Financing and swap. CFD positions incur financing (carry) for overnight exposure. ECN execution does not eliminate financing cost. The financing rate, roll conventions and whether financing is charged in the underlying instrument’s currency materially affect net returns over multi-day holds.

Clearing and custody fees. For CFDs referencing exchange-traded instruments, clearing house fees and exchange fees may be passed through or embedded in commissions. For OTC CFDs, counterparty credit and margining rules influence implicit cost of capital.

To evaluate net cost, traders should compute total round-trip cost: effective spread + commissions + rebate effects + expected financing for holding period + implied cost of hedging by the broker.

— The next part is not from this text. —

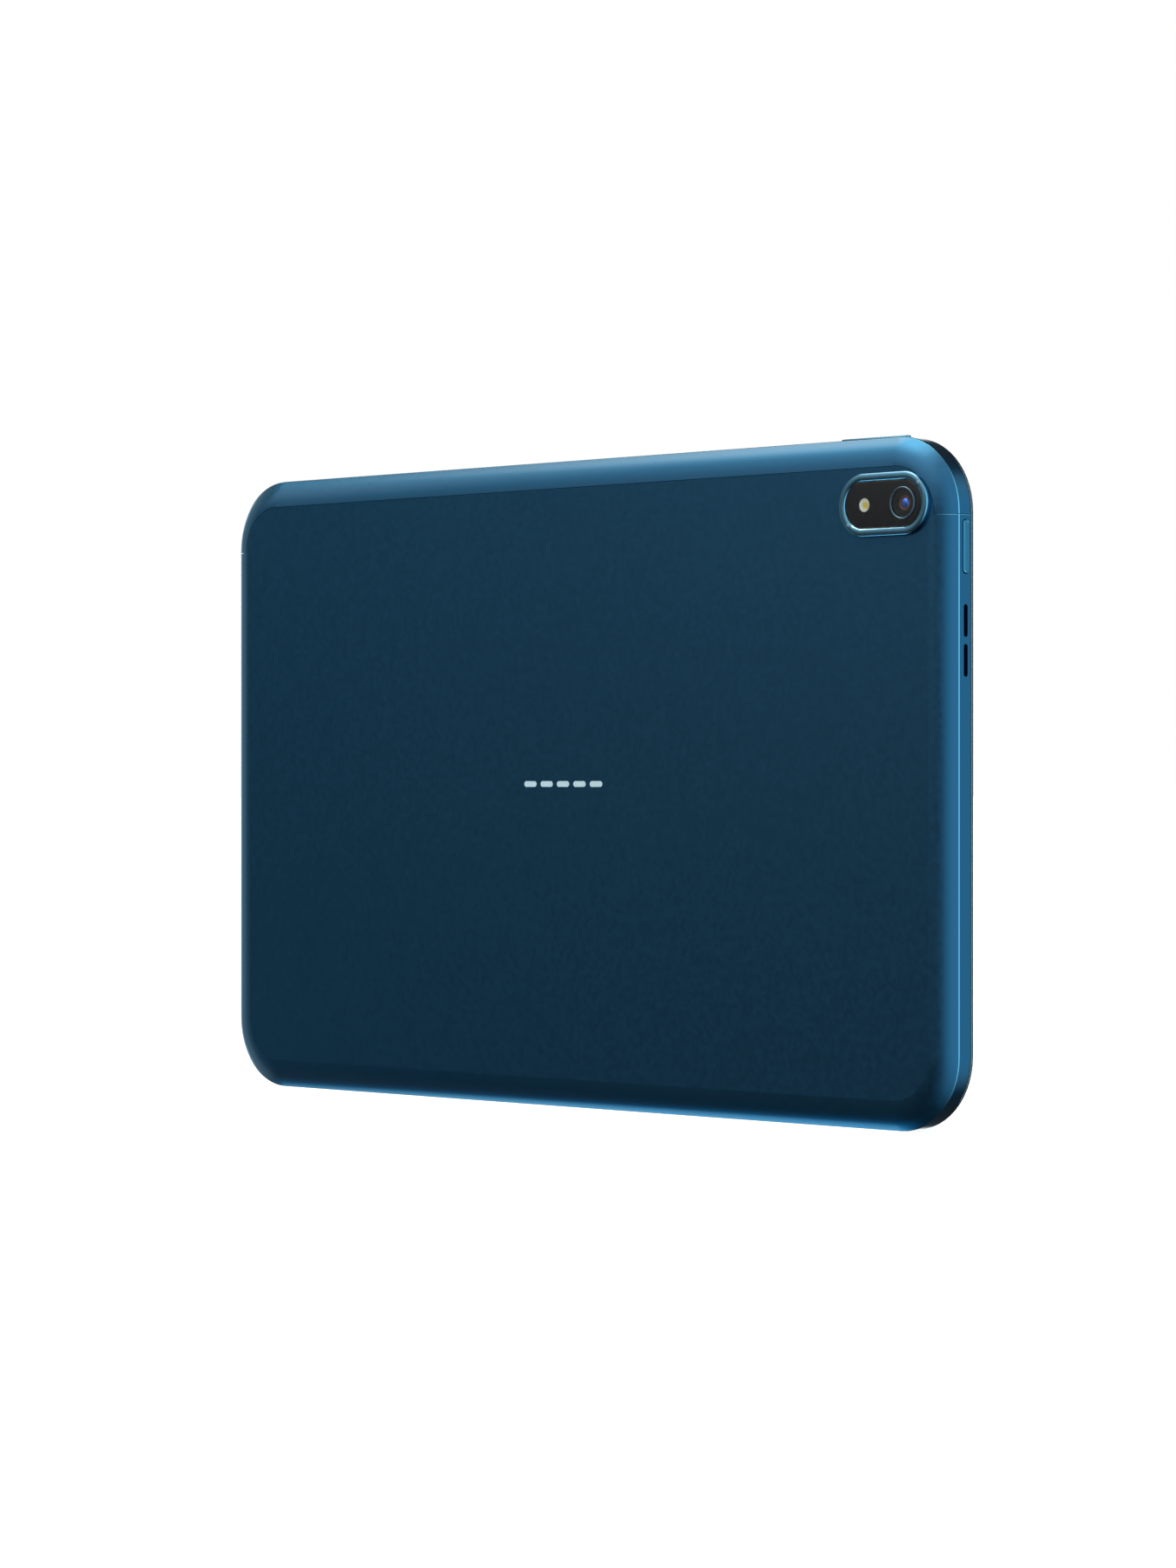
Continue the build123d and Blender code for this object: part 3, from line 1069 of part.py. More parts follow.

Only that aggregate reflects economically relevant cost.

Regulatory, counterparty and operational risk

CFDs are derivative contracts that expose clients to broker counterparty risk; ECN-style execution affects execution risk but not the underlying counterparty exposure unless separate clearing is used.

Regulatory environment. CFD regulation varies by jurisdiction. Some regions restrict retail CFDs or ban certain leverage levels. A broker’s regulatory status (FCA, CySEC, ASIC, etc.) matters for client protections: segregation of client funds, capital adequacy, reporting and complaint procedures. ECN claims are meaningful only when the broker operates under a regime requiring routing disclosure and trade reporting.

Counterparty and clearing. If client CFD trades are centrally cleared or hedged through a regulated clearing member, counterparty risk is reduced. Many retail CFD providers hedge net exposure with counterparties and retain residual credit risk. Verify whether the broker clears trades through third parties and whether client funds are segregated from broker operating accounts.

Operational risk. Execution engine stability, order routing logic, and reconciliation processes determine real-time risk. Platform outages can trap orders and leave positions unhedged or unexecuted. Slippage and hedging latency increase in stressed markets. Brokers should publish uptime statistics, have disaster recovery procedures and provide trade-level history for reconciliation.